> _WHAT TO WORK ON_: Print again only this span: the line with "bpy.context.scene.collection.children.link(cutters)", the line with "# leaves with folds, waves and veins.", and all lines between them, exactly as given.

════════════════════

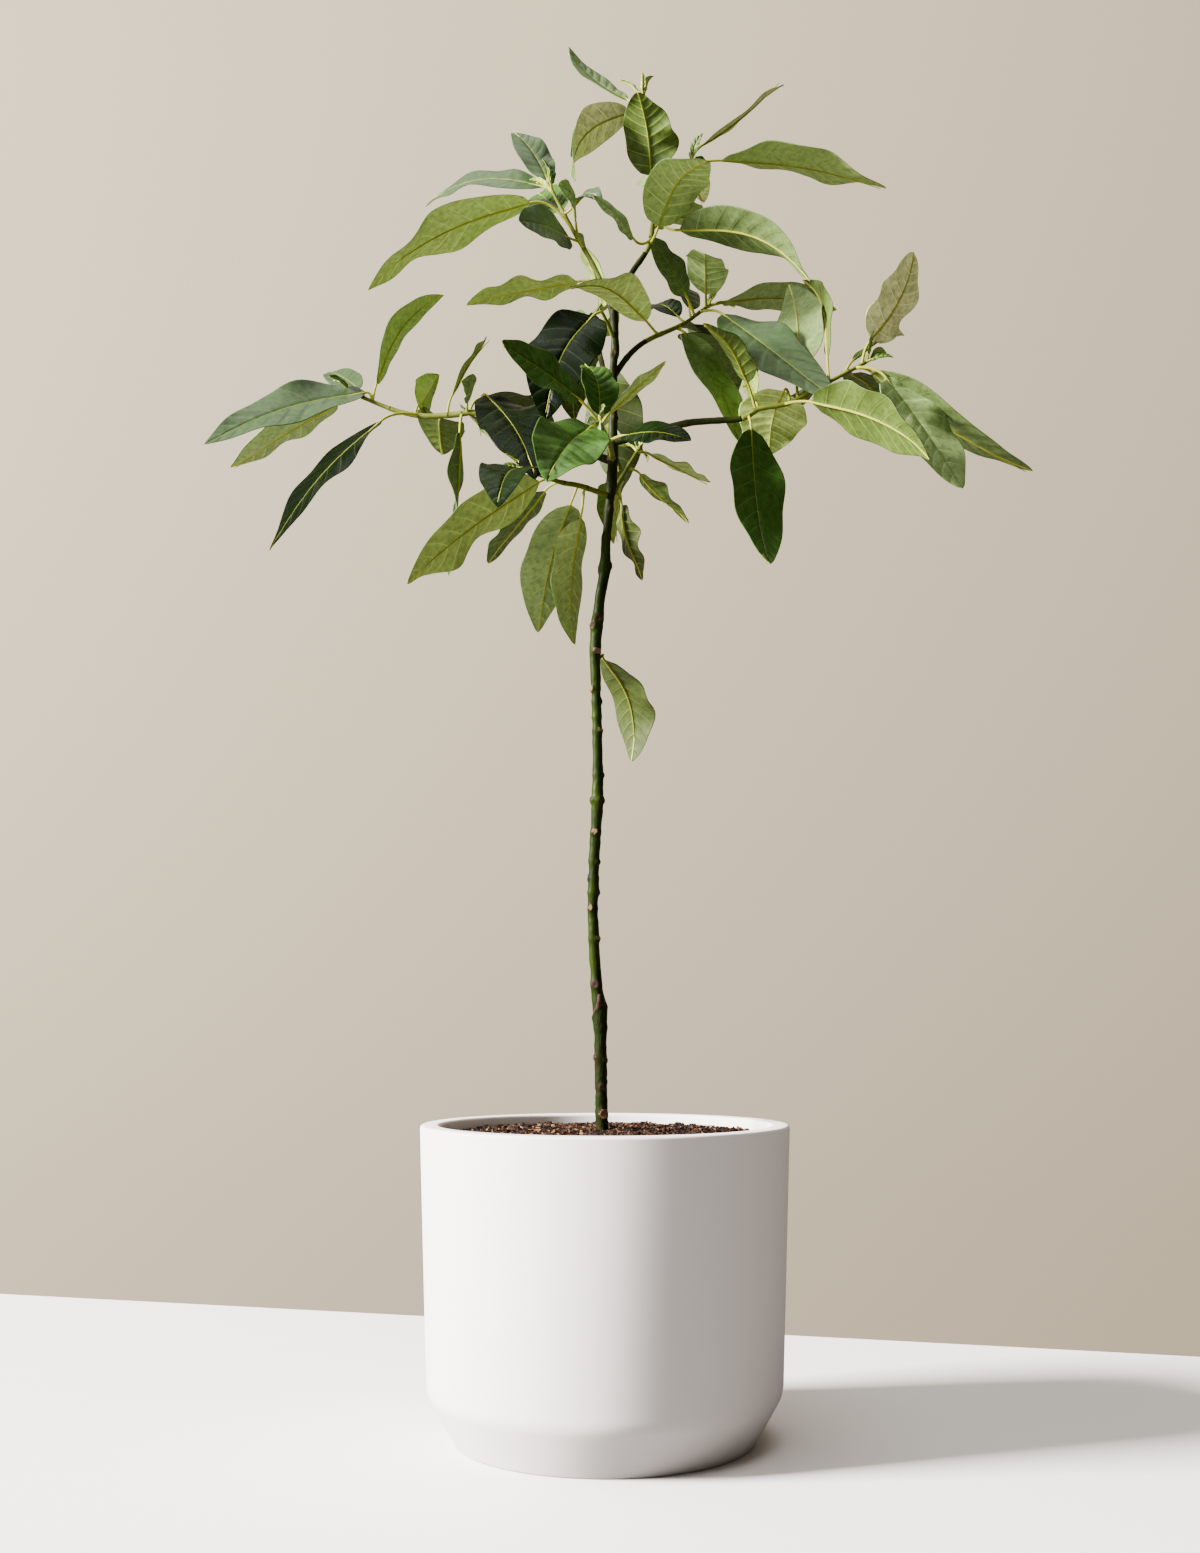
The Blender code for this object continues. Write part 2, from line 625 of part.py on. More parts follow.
def make_plant(collection, cutters):
    """The trunk, the limbs cut clear of it, and the masses of leaves."""
    bark = material("green bark", (0.12, 0.17, 0.05), 0.6)
    green = material("leaf green", (0.09, 0.17, 0.03), 0.45)
    path, radii = trunk_line()
    tube("trunk", path, radii, TRUNK_ROUND, collection, bark)
    trunk_cutter = fattened(path, radii, TRUNK_ROUND, cutters)
    layouts = [lay_out(plan, number) for number, plan in enumerate(SHOOTS)]
    taken = list(path)
    for layout in layouts:
        taken += layout["curve"]
        for plan, root in layout["grown"]:
            taken += outline(plan, root)
    views = [in_front_view(point) for point in taken]
    limb_cutters = [trunk_cutter]
    for layout in reversed(layouts):
        plan = layout["plan"]
        if plan["spiral"]:
            layout["grown"] += spiral_leaves(layout["stem"], plan["spiral"], plan["reach"],
                                             taken, views, layout["draw"])
        if plan["bough"]:
            end = layout["split"] + 1
            bough_path = layout["curve"][:end]
            bough_radii = layout["radii"][:end]
            bough = tube(plan["bough"], bough_path, bough_radii, LIMB_ROUND, collection, bark)
            cut(bough, limb_cutters)
            limb_cutters.append(fattened(bough_path, bough_radii, LIMB_ROUND, cutters))
        stem_cutters = [] if plan["bough"] else limb_cutters
        build_mass(plan, layout["stem"], layout["radii_stem"], layout["grown"],
                   layout["sides"], stem_cutters, collection, green)
    for cutter in list(cutters.objects):
        bpy.data.objects.remove(cutter)


def main():
    for old in list(bpy.data.objects):
        bpy.data.objects.remove(old)
    collection = bpy.data.collections.new("avocado tree in a pot")
    bpy.context.scene.collection.children.link(collection)
    cutters = bpy.data.collections.new("cutters")
    bpy.context.scene.collection.children.link(cutters)
    make_pot(collection)
    make_potting_mix(collection)
    make_plant(collection, cutters)


main()
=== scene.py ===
# %% [markdown]
# # A young avocado tree in a white pot
# The plant is one slim grafted trunk with a few thin boughs, and long drooping leaves on them.
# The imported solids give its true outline. This lesson loads them as a fixed frame and puts a
# finer mesh and a finish over each: a turned pot, chips of bark, a trunk with relief, and
# leaves with folds, waves and veins.

# %% Load the frame
import math
import random

import bmesh
import bpy
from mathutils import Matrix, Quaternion, Vector, noise


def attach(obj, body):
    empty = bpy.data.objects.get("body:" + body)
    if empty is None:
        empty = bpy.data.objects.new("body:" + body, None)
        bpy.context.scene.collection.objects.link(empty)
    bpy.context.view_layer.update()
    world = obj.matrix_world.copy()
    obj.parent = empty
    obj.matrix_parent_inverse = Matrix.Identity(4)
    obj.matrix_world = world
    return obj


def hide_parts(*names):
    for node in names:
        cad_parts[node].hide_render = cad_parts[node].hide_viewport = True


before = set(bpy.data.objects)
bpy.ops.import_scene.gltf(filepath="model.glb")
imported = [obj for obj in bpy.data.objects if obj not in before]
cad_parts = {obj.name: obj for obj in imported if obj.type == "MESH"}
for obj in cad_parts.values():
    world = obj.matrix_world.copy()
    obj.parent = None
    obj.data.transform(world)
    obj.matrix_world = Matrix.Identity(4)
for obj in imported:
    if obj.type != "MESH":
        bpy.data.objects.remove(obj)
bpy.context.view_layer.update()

# %% [markdown]
# ## Sizes
# All sizes are real ones. A place on the plant is given in millimetres to the right of the
# pot's axis, up from the table and back from the axis, as it is seen from one spot in front.

# %% Sizes of the pot, the trunk and the leaves
MM = 0.001
EYE_DISTANCE = 1.364
EYE_HEIGHT = 0.346

POT_HEIGHT = 256.5 * MM
RIM_RADIUS = 150 * MM
WAIST_RADIUS = 145 * MM
WAIST_HEIGHT = 41 * MM
FOOT_RADIUS = 122.5 * MM
WALL = 15.5 * MM
SOIL_LEVEL = 250.5 * MM
SOIL_EDGE = 247 * MM

# height, lean to the right and radius, in mm
TRUNK = (
    (250.5, -2.2, 6.0), (258, -2.4, 5.0), (305, -3.4, 4.8), (340, -4.0, 5.7), (352, -4.3, 6.2),
    (366, -6.6, 4.9), (400, -8.8, 4.4), (432, -9.8, 4.3), (478, -8.4, 4.4), (520, -6.1, 4.7),
    (560, -6.0, 4.1), (612, -7.3, 4.1), (641, -8.1, 4.3), (667, -6.1, 4.9), (684, -4.1, 4.1),
    (706, -0.6, 4.7), (730, 0.8, 3.9), (757, 3.4, 3.7), (798, 6.3, 4.2), (832, 6.6, 3.6),
    (872, 6.9, 3.2), (893, 8.2, 3.5), (921, 7.3, 3.3),
)

STALK_RADIUS = 1.1 * MM
STALK_SHARE = 0.17
STALK_SHORTEST = 9 * MM
STALK_LONGEST = 30 * MM
FIRST_ROOT = 0.05
LAST_ROOT = 0.97
STALK_BEND = 0.45
CURVE_STEPS = 3
SIDE_STEPS = 2
SHOULDER = 0.86
PLAIN_ROUNDNESS = 0.85
PLAIN_TIP_LOSS = 0.3
PLAIN_TIP_POWER = 6
TWIST_POWER = 1.5
FOLD = 0.16
WAVE = 0.06
WAVES_ALONG = 2.6
SWAY = 0.03
TOP_BOW = 0.5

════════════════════

> _PROBLEM SOLUTION_:
    bpy.context.scene.collection.children.link(cutters)
    make_pot(collection)
    make_potting_mix(collection)
    make_plant(collection, cutters)


main()
=== scene.py ===
# %% [markdown]
# # A young avocado tree in a white pot
# The plant is one slim grafted trunk with a few thin boughs, and long drooping leaves on them.
# The imported solids give its true outline. This lesson loads them as a fixed frame and puts a
# finer mesh and a finish over each: a turned pot, chips of bark, a trunk with relief, and
# leaves with folds, waves and veins.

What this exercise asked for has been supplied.